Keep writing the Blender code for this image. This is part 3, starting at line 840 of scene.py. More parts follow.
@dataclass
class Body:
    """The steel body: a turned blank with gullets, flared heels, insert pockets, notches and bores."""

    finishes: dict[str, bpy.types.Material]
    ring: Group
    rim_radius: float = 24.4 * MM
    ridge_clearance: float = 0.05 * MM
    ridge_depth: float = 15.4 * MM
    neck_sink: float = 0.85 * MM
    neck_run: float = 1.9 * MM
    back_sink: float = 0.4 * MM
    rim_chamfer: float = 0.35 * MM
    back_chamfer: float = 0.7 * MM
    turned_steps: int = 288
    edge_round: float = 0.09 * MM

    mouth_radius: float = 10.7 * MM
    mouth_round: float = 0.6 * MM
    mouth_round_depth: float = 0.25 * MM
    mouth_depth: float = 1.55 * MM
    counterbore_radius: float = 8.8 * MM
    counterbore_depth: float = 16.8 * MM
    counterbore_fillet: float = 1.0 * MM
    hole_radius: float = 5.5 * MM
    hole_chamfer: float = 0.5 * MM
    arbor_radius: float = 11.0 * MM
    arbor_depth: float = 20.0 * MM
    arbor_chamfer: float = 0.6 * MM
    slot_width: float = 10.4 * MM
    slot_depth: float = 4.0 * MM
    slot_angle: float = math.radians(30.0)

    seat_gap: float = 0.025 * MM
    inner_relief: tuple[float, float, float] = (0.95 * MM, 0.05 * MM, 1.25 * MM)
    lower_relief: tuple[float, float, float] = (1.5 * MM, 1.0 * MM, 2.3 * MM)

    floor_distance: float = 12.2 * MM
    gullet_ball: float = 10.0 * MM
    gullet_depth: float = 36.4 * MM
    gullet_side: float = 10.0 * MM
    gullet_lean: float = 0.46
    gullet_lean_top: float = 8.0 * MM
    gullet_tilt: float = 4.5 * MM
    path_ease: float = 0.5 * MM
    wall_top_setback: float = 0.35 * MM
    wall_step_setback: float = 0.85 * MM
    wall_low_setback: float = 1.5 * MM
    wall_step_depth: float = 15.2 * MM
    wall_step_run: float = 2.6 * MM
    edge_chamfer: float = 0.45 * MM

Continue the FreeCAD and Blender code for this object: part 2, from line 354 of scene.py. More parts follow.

——

Filter lines by "this" and return each hit.

## Full response
Keep writing the Blender code for this image. This is part 3, starting at line 840 of scene.py. More parts follow.
Continue the FreeCAD and Blender code for this object: part 2, from line 354 of scene.py. More parts follow.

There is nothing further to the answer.